While your larger points are worthy of noting, this is incorrect. The errors cited came from stories published on many different dates.

Michael Powell said...

It's Shollenbarger, not Shollenborger. But whatever. To err is human, or to be a reporter, anyway

Anonymous said...

It might be more accurate to list errors "in a story by" a particular reporter, rather than attribute the error solely to the writer. Editors can, and do, insert errors into copy.

Anonymous said...

Typically, an editing error says "because of an editing error." Not always, though. And sometimes multiple reporters and stringers contribute to an article, so it might not be true that the bylined reporter made the mistake. It is better to correct the record than to pretend there are no errors, the practice at the New York Post, the New York Sun and the Nose, er, NYT-picker.

Anonymous said...

You spelled acknowledgment wrong.

THE NYTPICKER said...

No, we didn't. According to the Merriam-Webster Dictionary, either spelling is acceptable.

Anonymous said...

"The Four Seasons Restaurant is not affiliated with the Four Seasons Hotel, a mistake also made by Feuer."
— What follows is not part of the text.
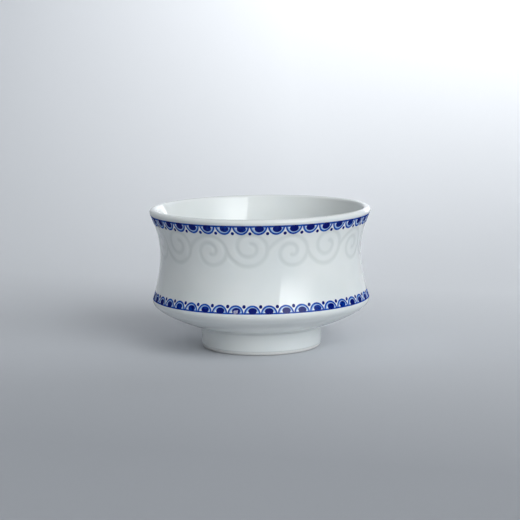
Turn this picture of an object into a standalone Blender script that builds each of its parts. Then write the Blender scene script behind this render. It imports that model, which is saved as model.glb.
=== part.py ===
"""A small waisted porcelain teacup: turned body, foot ring, two cobalt borders and an inlaid scroll frieze.

Metres, +Z up. The origin is on the cup's axis, in the plane that the foot rests on.
"""

import math

import bpy

# Outside of the cup
RIM_RADIUS = 0.0340
RIM_HEIGHT = 0.0422
LIP_RISE = 0.0010
LIP_WIDTH = 0.0025
WAIST_RADIUS = 0.03088
WAIST_HEIGHT = 0.0289
SHOULDER_RADIUS = 0.0334
SHOULDER_HEIGHT = 0.0153
UPPER_FLARE_POWER = 2.0
LOWER_FLARE_POWER = 1.7

# Underside, from the foot's crease out to the shoulder, as a quarter of a superellipse
UNDERSIDE_CENTRE_RADIUS = 0.0170
UNDERSIDE_DROP = 0.00815
UNDERSIDE_POWER = 1.75
UNDERSIDE_POINTS = 6

# Inside of the cup
FLOOR_HEIGHT = 0.0104
FLOOR_FLAT_RADIUS = 0.0100
BOWL_TOP_HEIGHT = 0.0180
BOWL_POWER = 2.6
BOWL_POINTS = 7
WALL_AT_BOWL_TOP = 0.0030
WALL_POINTS = 5

# Foot ring
FOOT_TOP_RADIUS = 0.0186
FOOT_EDGE_RADIUS = 0.0184
FOOT_REST_OUTER_RADIUS = 0.0172
FOOT_REST_INNER_RADIUS = 0.0163
FOOT_INNER_RADIUS = 0.0154
FOOT_EDGE_HEIGHT = 0.0012
BASE_HEIGHT = 0.0069

# Printed borders and inlaid scrolls lie flush with the wall, in shallow recesses
INLAY_DEPTH = 0.00025
GAP = 0.0003
UPPER_BORDER = (0.0386, 0.0416)
LOWER_BORDER = (0.0156, 0.0181)
FRIEZE_FOOT = 0.0280

# Scroll frieze: a small and a large scroll in each of the repeats around the cup
REPEATS = 8
LINE_WIDTH = 0.0008
FIRST_SMALL_ANGLE = math.radians(-27.7)
LARGE_FROM_SMALL_ANGLE = math.radians(20.9)
STATIONS_A_TURN = 12
STEM_RISE = 0.0016
SMALL_SCROLL = {
    "centre_height": 0.0329,
    "start_radius": 0.0041,
    "radius_lost_a_turn": 0.0023,
    "turns": 1.4,
    "squash": 1.05,
    "start_side": 1.0,
}
LARGE_SCROLL = {
    "centre_height": 0.0338,
    "start_radius": 0.0062,
    "radius_lost_a_turn": 0.0025,
    "turns": 2.0,
    "squash": 0.90,
    "start_side": -1.0,
}

SEGMENTS = 64
MERGE_DISTANCE = 0.00001
SHARP_ANGLE = math.radians(30.0)
FRONT_ANGLE = math.radians(-90.0)
PORCELAIN = ((0.80, 0.83, 0.84, 1.0), 0.12)
COBALT = ((0.012, 0.022, 0.20, 1.0), 0.12)
INLAY_GLAZE = ((0.60, 0.66, 0.64, 1.0), 0.10)


def clear_scene():
    """Remove every object that the file already holds."""
    for old in list(bpy.data.objects):
        bpy.data.objects.remove(old, do_unlink=True)


def new_collection(name):
    """Make a collection under the scene's own."""
    collection = bpy.data.collections.new(name)
    bpy.context.scene.collection.children.link(collection)
    return collection


def glazed_material(name, look):
    """Make a non-metallic Principled material from a colour and a roughness."""
    colour, roughness = look
    material = bpy.data.materials.new(name)
    material.use_nodes = True
    shader = material.node_tree.nodes["Principled BSDF"]
    shader.inputs["Base Color"].default_value = colour
    shader.inputs["Roughness"].default_value = roughness
    shader.inputs["Metallic"].default_value = 0.0
    return material


def wall_radius(height):
    """Radius of the waisted outer wall at a height between the shoulder and the rim."""
    if height >= WAIST_HEIGHT:
        share = (height - WAIST_HEIGHT) / (RIM_HEIGHT - WAIST_HEIGHT)
        return WAIST_RADIUS + (RIM_RADIUS - WAIST_RADIUS) * share**UPPER_FLARE_POWER
    share = (WAIST_HEIGHT - height) / (WAIST_HEIGHT - SHOULDER_HEIGHT)
    return WAIST_RADIUS + (SHOULDER_RADIUS - WAIST_RADIUS) * share**LOWER_FLARE_POWER


def spread(start, end, count):
    """Return count values from start to end, both included."""
    return [start + (end - start) * index / (count - 1) for index in range(count)]


def quarter_curve(centre, reach, drop, power, count):
    """Points of a quarter superellipse, from straight below its centre out to its tip."""
    points = []
    for angle in spread(0.0, math.pi / 2, count):
        across = centre[0] + reach * math.sin(angle) ** (2 / power)
        height = centre[1] - drop * math.cos(angle) ** (2 / power)
        points.append((across, height))
    return points


def inside_profile():
    """The hollow, from its floor's centre to the inner edge of the lip."""
    bowl_radius = wall_radius(BOWL_TOP_HEIGHT) - WALL_AT_BOWL_TOP
    points = [(0.0, FLOOR_HEIGHT)]
    points += quarter_curve(
        (FLOOR_FLAT_RADIUS, BOWL_TOP_HEIGHT),
        bowl_radius - FLOOR_FLAT_RADIUS,
        BOWL_TOP_HEIGHT - FLOOR_HEIGHT,
        BOWL_POWER,
        BOWL_POINTS,
    )
    for share in spread(0.0, 1.0, WALL_POINTS + 1)[1:]:
        height = BOWL_TOP_HEIGHT + (RIM_HEIGHT - BOWL_TOP_HEIGHT) * share
        thickness = WALL_AT_BOWL_TOP + (LIP_WIDTH - WALL_AT_BOWL_TOP) * share
        points.append((wall_radius(height) - thickness, height))
    return points


def lip_profile():
    """The rounded lip, from just past its inner edge to the rim."""
    half = LIP_WIDTH / 2
    middle = RIM_RADIUS - half
    return [
        (middle - half * math.cos(angle), RIM_HEIGHT + LIP_RISE * math.sin(angle))
        for angle in spread(math.pi / 4, math.pi, 4)
    ]


def wall_run(top, bottom, count, depth=0.0):
    """Points down the outer wall, from a top height to a bottom one, sunk by a depth."""
    return [(wall_radius(height) - depth, height) for height in spread(top, bottom, count)]


def outside_profile():
    """The outer wall with its two recesses, the shoulder, the underside and the base."""
    recess = INLAY_DEPTH + GAP
    upper_top = UPPER_BORDER[1] + GAP
    lower_top = LOWER_BORDER[1] + GAP
    underside = quarter_curve(
        (UNDERSIDE_CENTRE_RADIUS, SHOULDER_HEIGHT),
        SHOULDER_RADIUS - UNDERSIDE_CENTRE_RADIUS,
        UNDERSIDE_DROP,
        UNDERSIDE_POWER,
        UNDERSIDE_POINTS,
    )
    points = [(wall_radius(upper_top), upper_top)]
    points += wall_run(upper_top, FRIEZE_FOOT, 7, recess)
    points += wall_run(FRIEZE_FOOT, lower_top, 3)
    points += wall_run(lower_top, LOWER_BORDER[0] - GAP, 2, recess)
    points += reversed(underside[1:])
    points += [(FOOT_TOP_RADIUS - GAP, BASE_HEIGHT), (0.0, BASE_HEIGHT)]
    return points


def foot_profile():
    """The foot ring's closed section: down outside, across the resting face, up inside."""
    top = BASE_HEIGHT - GAP
    return [
        (FOOT_TOP_RADIUS, top),
        (FOOT_EDGE_RADIUS, FOOT_EDGE_HEIGHT),
        (FOOT_REST_OUTER_RADIUS, 0.0),
        (FOOT_REST_INNER_RADIUS, 0.0),
        (FOOT_INNER_RADIUS, FOOT_EDGE_HEIGHT),
        (FOOT_INNER_RADIUS, top),
    ]


def border_profile(bottom, top):
    """A printed band's closed section, thin and flush with the outer wall."""
    points = wall_run(top, bottom, 3)
    points += [(radius - INLAY_DEPTH, height) for radius, height in reversed(points)]
    return points


def shade_round(mesh):
    """Shade a turned mesh smooth, apart from its real edges."""
    mesh.shade_smooth()
    mesh.set_sharp_from_angle(angle=SHARP_ANGLE)


def turned_piece(name, profile, closed, material, collection):
    """Turn a section about the cup's axis with a Screw modifier."""
    mesh = bpy.data.meshes.new(name)
    edges = [(index, index + 1) for index in range(len(profile) - 1)]
    if closed:
        edges.append((len(profile) - 1, 0))
    mesh.from_pydata([(radius, 0.0, height) for radius, height in profile], edges, [])
    mesh.materials.append(material)
    piece = bpy.data.objects.new(name, mesh)
    collection.objects.link(piece)
    screw = piece.modifiers.new("turn", "SCREW")
    screw.axis = "Z"
    screw.angle = math.tau
    screw.steps = SEGMENTS
    screw.render_steps = SEGMENTS
    screw.use_merge_vertices = True
    screw.merge_threshold = MERGE_DISTANCE
    screw.use_smooth_shade = True
    return piece


def scroll_line(shape):
    """Centre line of a scroll on the unrolled wall: its stem, then a spiral inwards.

    Each point is (distance along the wall, height); start_side says on which side it begins.
    """
    side = shape["start_side"]
    start = side * shape["start_radius"]
    stem_steps = 2
    line = [
        (start, shape["centre_height"] + STEM_RISE * (stem_steps - step) / stem_steps)
        for step in range(stem_steps)
    ]
    stations = round(shape["turns"] * STATIONS_A_TURN)
    for station in range(stations + 1):
        turn = station / STATIONS_A_TURN
        radius = shape["start_radius"] - shape["radius_lost_a_turn"] * turn
        angle = math.tau * turn
        along = side * radius * math.cos(angle)
        height = shape["centre_height"] - shape["squash"] * radius * math.sin(angle)
        line.append((along, height))
    return line


def wall_point(along, height, middle_angle):
    """The place on the outer wall of a point on the unrolled wall."""
    angle = FRONT_ANGLE + middle_angle + along / WAIST_RADIUS
    radius = wall_radius(height)
    return (radius * math.cos(angle), radius * math.sin(angle), height)


def scroll_piece(name, shape, middle_angle, material, collection):
    """Lay a scroll's line on the wall as a ribbon, and give it its depth with Solidify."""
    line = scroll_line(shape)
    points = []
    for index, (along, height) in enumerate(line):
        before = line[max(index - 1, 0)]
        after = line[min(index + 1, len(line) - 1)]
        run = (after[0] - before[0], after[1] - before[1])
        half = LINE_WIDTH / 2 / math.hypot(*run)
        for hand in (-half, half):
            points.append(wall_point(along - hand * run[1], height + hand * run[0], middle_angle))
    faces = [
        (2 * index, 2 * index + 2, 2 * index + 3, 2 * index + 1) for index in range(len(line) - 1)
    ]
    mesh = bpy.data.meshes.new(name)
    mesh.from_pydata(points, [], faces)
    mesh.materials.append(material)
    shade_round(mesh)
    piece = bpy.data.objects.new(name, mesh)
    collection.objects.link(piece)
    depth = piece.modifiers.new("inlay depth", "SOLIDIFY")
    depth.thickness = INLAY_DEPTH
    depth.offset = -1.0
    return piece


def build():
    """Make every piece of the cup."""
    clear_scene()
    cup = new_collection("teacup")
    porcelain = glazed_material("porcelain_glaze", PORCELAIN)
    foot_porcelain = glazed_material("foot_porcelain_glaze", PORCELAIN)
    upper_cobalt = glazed_material("upper_cobalt_print", COBALT)
    lower_cobalt = glazed_material("lower_cobalt_print", COBALT)

    body = inside_profile() + lip_profile() + outside_profile()
    turned_piece("porcelain_body", body, False, porcelain, cup)
    turned_piece("foot_ring", foot_profile(), True, foot_porcelain, cup)
    turned_piece("upper_border", border_profile(*UPPER_BORDER), True, upper_cobalt, cup)
    turned_piece("lower_border", border_profile(*LOWER_BORDER), True, lower_cobalt, cup)

    for repeat in range(REPEATS):
        number = repeat + 1
        small_angle = FIRST_SMALL_ANGLE + math.tau * repeat / REPEATS
        large_angle = small_angle + LARGE_FROM_SMALL_ANGLE
        small_glaze = glazed_material(f"small_scroll_glaze_{number}", INLAY_GLAZE)
        large_glaze = glazed_material(f"large_scroll_glaze_{number}", INLAY_GLAZE)
        scroll_piece(f"small_scroll_{number}", SMALL_SCROLL, small_angle, small_glaze, cup)
        scroll_piece(f"large_scroll_{number}", LARGE_SCROLL, large_angle, large_glaze, cup)


build()
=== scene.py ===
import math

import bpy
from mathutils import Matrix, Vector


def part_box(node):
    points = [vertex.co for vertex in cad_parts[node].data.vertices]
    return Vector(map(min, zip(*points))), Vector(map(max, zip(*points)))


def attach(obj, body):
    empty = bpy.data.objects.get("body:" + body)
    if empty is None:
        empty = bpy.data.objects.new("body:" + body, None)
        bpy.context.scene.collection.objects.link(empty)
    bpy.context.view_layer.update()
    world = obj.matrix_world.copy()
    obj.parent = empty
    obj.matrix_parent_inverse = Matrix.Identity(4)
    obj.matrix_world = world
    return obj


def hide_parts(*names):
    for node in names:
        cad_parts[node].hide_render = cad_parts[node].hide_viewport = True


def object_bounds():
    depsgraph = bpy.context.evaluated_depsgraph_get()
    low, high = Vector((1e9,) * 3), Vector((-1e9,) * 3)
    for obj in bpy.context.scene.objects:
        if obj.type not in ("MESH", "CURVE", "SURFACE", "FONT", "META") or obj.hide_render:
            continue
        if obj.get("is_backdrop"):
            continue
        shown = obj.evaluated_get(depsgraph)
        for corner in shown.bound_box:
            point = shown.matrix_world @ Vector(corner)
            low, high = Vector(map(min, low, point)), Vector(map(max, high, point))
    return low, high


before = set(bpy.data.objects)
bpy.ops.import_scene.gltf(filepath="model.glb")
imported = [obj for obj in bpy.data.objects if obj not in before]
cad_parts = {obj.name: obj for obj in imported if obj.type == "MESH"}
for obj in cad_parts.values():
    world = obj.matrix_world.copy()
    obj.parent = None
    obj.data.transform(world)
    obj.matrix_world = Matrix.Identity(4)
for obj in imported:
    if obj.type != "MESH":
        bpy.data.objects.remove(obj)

# %% [markdown]
# # A small porcelain teacup
#
# This lesson finishes a waisted porcelain teacup around its CAD frame. The real cup is one of the plainest
# things a potter makes, so everything depends on three things: a clean turned outline, a clear glaze that
# reflects the room, and decoration that follows the wall. There are two printed cobalt borders, and between
# them a frieze of scrolls cut into the clay before glazing.
#
# Every length is in metres, the cup stands on z = 0, and its axis is the Z axis. The front is towards -Y.

MM = 0.001
cad_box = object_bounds()
rim_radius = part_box("porcelain_body")[1].x
cup_height = cad_box[1].z
base_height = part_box("porcelain_body")[0].z
foot_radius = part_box("foot_ring")[1].x
print(f"rim radius {rim_radius / MM:.1f} mm, height {cup_height / MM:.1f} mm")
print(f"base at {base_height / MM:.1f} mm, foot radius {foot_radius / MM:.1f} mm")

# %% [markdown]
# ## A bench for nodes
#
# Geometry Nodes and shader nodes are both trees of small boxes. Writing `radius * cos(angle)` as boxes and
# links takes four lines and hides the thought. One small class, `Wire`, wraps a socket and overloads Python's
# operators, so that an expression adds its own Math nodes. A second one, `Bench`, holds the tree and has a
# single method, `put`, for every other kind of node. The alternative is to write every link by hand, which
# is longer and much harder to check.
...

Wrong. It was made by an editor. (Which is why the correction begins, "Because of an editing error ...")

THE NYTPICKER said...

You're right. It was an editing error, not Feuer's mistake. We'll correct the post.

Anonymous said...

uh, Margalit Fox's mistake about Leslie Buck designing the iconic Anthora coffee cup, Page One Obit, April 28, was also a fib.

Anonymous said...

some typos are what newsrooms call atomic typos, that is to say, typos that spell checks cannot find or fathom. Such as unclear instead of nuclear, or Sudan instead of sedan, or Gov. Christ instead of Gov. Crist. You should make a new dept at this site called Atomic Typos in the Times. And explain to readers here why atomic typos are called by that term, atomic. Google it to find a website devoted to same.